I don't believe that it would be better or worse for them to be connected with a fellow bird over a human companion, as everyone in the house is a 'flock member' to them and they bond well with all. So don't beat yourself up over it. It could have happened to anyone, experienced or not.


----------



## Simbah (Feb 9, 2012)

im so so sorry for your loss. My prayers and good wishes are with you and your family.


----------



## Mezza (Feb 19, 2013)

Oh no!!! So sorry to hear that.


----------



## tfrudakis (Feb 18, 2013)

dshiro2012 said:


> Good luck with your new 'tiels.
> 
> I know they will never truly replace what you had with Tuscan, but you can still connect with them just the same - if you're willing to.
> 
> I don't believe that it would be better or worse for them to be connected with a fellow bird over a human companion, as everyone in the house is a 'flock member' to them and they bond well with all. So don't beat yourself up over it. It could have happened to anyone, experienced or not.


So true, really - Tuscon cannot ever be replaced. For reasons I cannot know, she bonded very strongly with me, to the exclusion of others (birds and people - would let nobody else touch her, yet wanted non-stop neck rubs from me). 

You guys are great people and I dont want to break your hearts so I wont explain any more of the very sad details leading up to it but I will say this as one other piece of advice that I learned - the minute you see something happening that seems unsafe or not right with your bird, drop what you are doing immediately and address it. Do not put it off for a few seconds while you finish what you are doing.


----------



## tfrudakis (Feb 18, 2013)

tfrudakis said:


> So true, really - Tuscon cannot ever be replaced. For reasons I cannot know, she bonded very strongly with me, to the exclusion of others (birds and people - would let nobody else touch her, yet wanted non-stop neck rubs from me).
> 
> You guys are great people and I dont want to break your hearts so I wont explain any more of the very sad details leading up to it but I will say this as one other piece of advice that I learned - the minute you see something happening that seems unsafe or not right with your bird, drop what you are doing immediately and address it. Do not put it off for a few seconds while you finish what you are doing.


Nibbling on power cords or trying to peck the power outlet holes also falls into this category. Ive never seen mine peck into the outlet hole but have seen it trying to chew on a power cord which I put a stop to immediately. Seems very unlikely they would break through while also being grounded but it seems to me this sort of rationalization is itself a problem/danger (it is what led to my bird's death. Even if the bird has done it dozens of times before without incident. Don't rationalize, just put a stop to the activity until the bird learns not to do it anymore.

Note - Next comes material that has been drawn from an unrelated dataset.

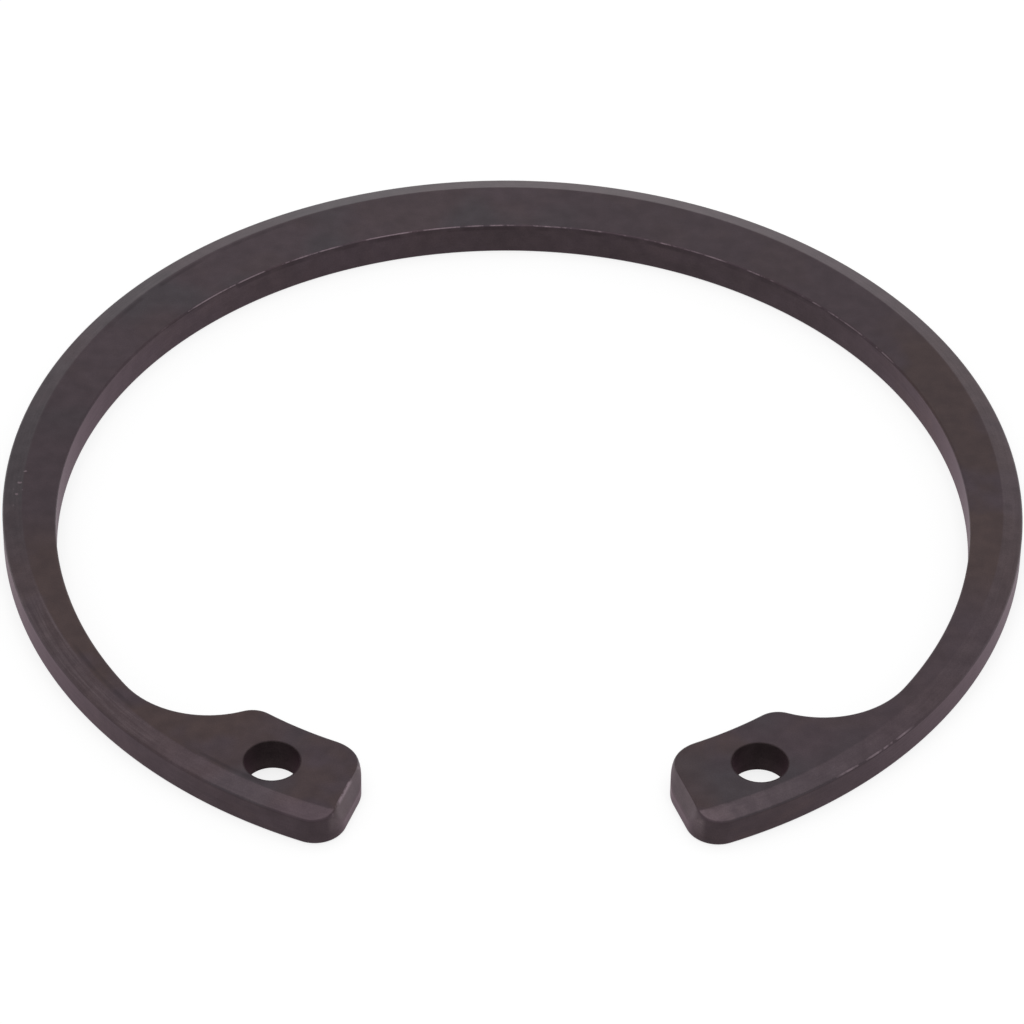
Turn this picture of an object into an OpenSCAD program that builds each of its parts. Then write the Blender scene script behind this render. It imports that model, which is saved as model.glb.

While on the subject of safety, do you guys leave your birds free to roam the house while you are gone or do you make sure to put in their cage until your return? This may have been addressed many times here but I'm new (in which case, I apologize in advance).


----------



## OOwl (Dec 5, 2012)

I'm sad you lost your bird, but I'm even more sad that you seem to be beating yourself up over it so badly. You didn't mean to hurt your bird, and you obviously loved her very much. Accidents happen, with birds, babies, dogs, even adults. You were unselfish and shared with others and probably saved many, many other birds from the same fate, because I have often been guilty of allowing my own birds to drink out of my glasses (my African Grey is a master ice-cube stealer!). Please forgive yourself. It sounds like you're a wonderful, caring, compassionate parrot person. The world needs more of those. I hope your pain soon gives way to beautiful memories of your special friend.


----------



## Fweet (Apr 9, 2012)

Awww for Tuscon! It won't help any but I understand your misery; we lost a beloved feathered friend in similar circumstances a year ago & I will never forgive myself. All I can do is make sure it never happens again. 
I miss him more than any person & always will but as the other posters say it has to be put in perspective. At least Tuscon had a beautiful life with you, however short, & was loved & cherished as any pet should be.
As Oowl says (great name) you do sound like a proper parrot person so any bird that comes your way from now on will have the most excellent of care. Good luck & happy flying, Tuscon.


----------



## tfrudakis (Feb 18, 2013)

OOwl said:


> I'm sad you lost your bird, but I'm even more sad that you seem to be beating yourself up over it so badly. You didn't mean to hurt your bird, and you obviously loved her very much. Accidents happen, with birds, babies, dogs, even adults. You were unselfish and shared with others and probably saved many, many other birds from the same fate, because I have often been guilty of allowing my own birds to drink out of my glasses (my African Grey is a master ice-cube stealer!). Please forgive yourself. It sounds like you're a wonderful, caring, compassionate parrot person. The world needs more of those. I hope your pain soon gives way to beautiful memories of your special friend.


Thank you and Fweet for the very kind words today, and all of the other posters over the last few days who have lent their perspective. Very kind of you all.


----------



## Guest (Feb 22, 2013)

This thread just gave me goose bumps. So sorry, so sad


----------



## mlew54 (Feb 27, 2013)

Please know that my heart goes out to you and yours in this tragic time, my prayers are with you and Tucson. I am sure Tucson is enjoying life in birdie heaven. Also thank you very mush for sharing. I know how hard it is.


----------



## TexTiel (Mar 17, 2013)

I'm sorry you lost Tuscon. This is so sad.


----------



## Erinsmom (Sep 7, 2012)

I am so very very sorry for your loss


----------



## Fortunate (Oct 31, 2011)

I'm so very sorry for your loss! I know what you feeling - i accidently poisoned my bearded dragon and you feel horribly guilty but dont - it was an accident and you have learnt from it! 
Again I'm sorry you had to go through this *hugs*


----------